Foi na semana de 7 de Julho que as autoridades portuguesas ficaram ao corrente da ausência de Dilma de Díli, ainda antes da goleada que o futebol alemão impôs à “canarinha”, em pleno Mundial. Dias mais tarde, soou a não presença de Eduardo dos Santos. O primeiro incómodo foi para os timorenses: a data da cimeira teve em conta o Mundial de Futebol, e este cuidado de nada serviu. O Brasil está ausente, ao mais alto nível – faz-se representar pelo chanceler Luiz Alberto Figueiredo Machado –, da primeira cimeira da CPLP em Timor e na Ásia, sendo a justificação a agenda de Dilma e as eleições presidenciais de Outubro próximo. Aliás, as relações Brasília-Malabo com Lula da Silva já tinham tornado o ex-Presidente objecto de acesas crítica, o que indicia também que para a diplomacia externa brasileira existem outros canais, individuais e mais próprios, para estar presente numa área importante para os seus interesses económicos. Na semana passada, a diplomacia brasileira esteve em pleno rendimento na cimeira dos BRICS (Brasil, Rússia, Índia, China e África do Sul) e com a assinatura de 32 acordos com Pequim.

De pouco serviram também as diligências de Díli junto de Luanda. Em 30 de Junho, Roque Rodrigues, enviado especial do Presidente de Timor, foi recebido em audiência por José Eduardo dos Santos a quem entregou uma carta-convite do Presidente, Taur Matan Ruak. Afinal, Eduardo dos Santos é substituído pelo vice-presidente Manuel Domingos Vicente.

A CPLP, até hoje composta por Angola, Brasil, Cabo Verde, Guiné-Bissau. Moçambique, Portugal, São Tomé e Príncipe e Timor tem três vértices importantes, um “trio de influência” informal: Lisboa, Brasil e Luanda. É este relacionamento que interessa a Portugal. Contudo, os máximos representantes de dois deles estão ausentes.  Cavaco Silva lidera a delegação portuguesa, que incluiu o primeiro-ministro, Passos Coelho. O Presidente português opôs-se em 2010 à entrada da Guiné-Equatorial na cimeira de Luanda, onde nasceu o roteiro que Malabo tinha de cumprir: ensino do português, democratização de um regime liderado há 35 anos por Obiang, abolição da pena de morte. Na reunião magna de Maputo, em 2012, não houve evolução.

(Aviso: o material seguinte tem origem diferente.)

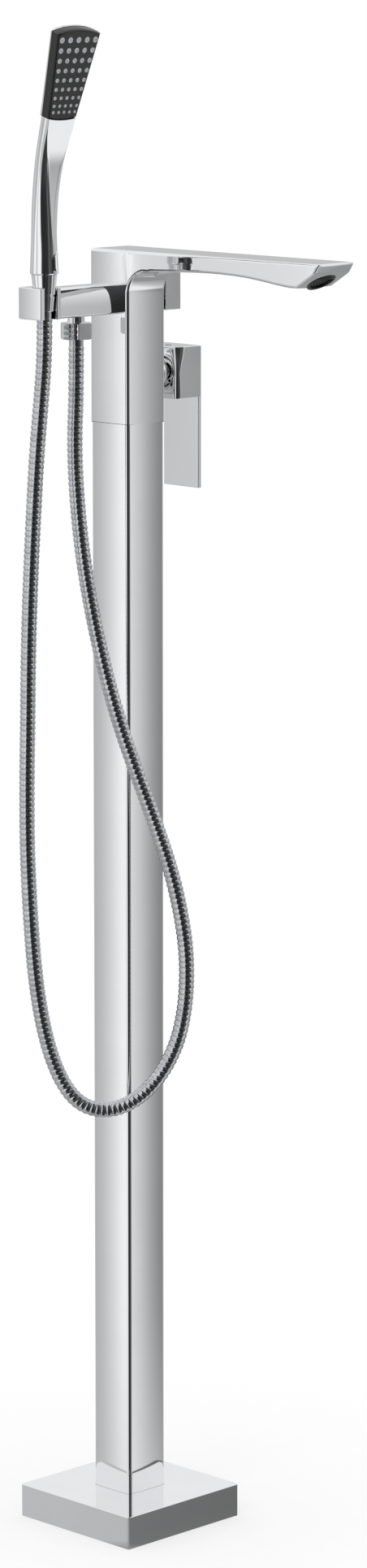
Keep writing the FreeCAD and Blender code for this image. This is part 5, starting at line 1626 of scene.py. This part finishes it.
def main() -> None:
    """Builds the classes in order."""
    logging.basicConfig(level=logging.INFO, format="%(name)s %(message)s")
    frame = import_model()
    Studio().build()
    dress_frame(frame)
    outlet_nut = ShowerArm().build()
    hand_nut = HandShower().build()
    ShowerHose().build([outlet_nut, hand_nut])
    FootAndColumn().build()
    MixerBody().build()
    Lever().build()
    Diverter().build()
    bpy.context.view_layer.update()


if __name__ == "__main__":
    main()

Luanda, de forma clara, e Brasília, com discrição, pressionaram Portugal e não se eximiram a críticas a Cavaco Silva. A moratória da pena de morte levou os ministros dos Negócios Estrangeiros a recomendar a adesão guineense a 20 de Fevereiro último, em Maputo. Hoje, em Díli, dos mandatários do “trio de influência”, resta Cavaco – que se opôs a Obiang. A seu lado tem inesperada companhia: a Confederação Sindical dos Países de Língua Portuguesa, o Bloco de Esquerda, organizações de defesa dos direitos humanos e algumas personalidades.

Isto gera um inevitável incómodo. Na diplomacia, as fotos de família consagram para a posterioridade as decisões. Dão rosto aos acordos. Personalizam consensos. As palavras de reserva ou reticências não são perenes, quando a decisão é o “sim”. Em Seul, em vésperas da chegada a Díli, o Presidente da República recorreu ao argumento da precedência: “Essa matéria [a adesão da Guiné Equatorial] só a abordarei em Timor. Caso contrário, estaria a desvalorizar o debate que vai ocorrer.” Em 20 de Fevereiro, os chefes da diplomacia da CPLP recomendaram a adesão, no que foi a verdadeira precedência. E não há sinais de falta de coordenação entre Belém e São Bento.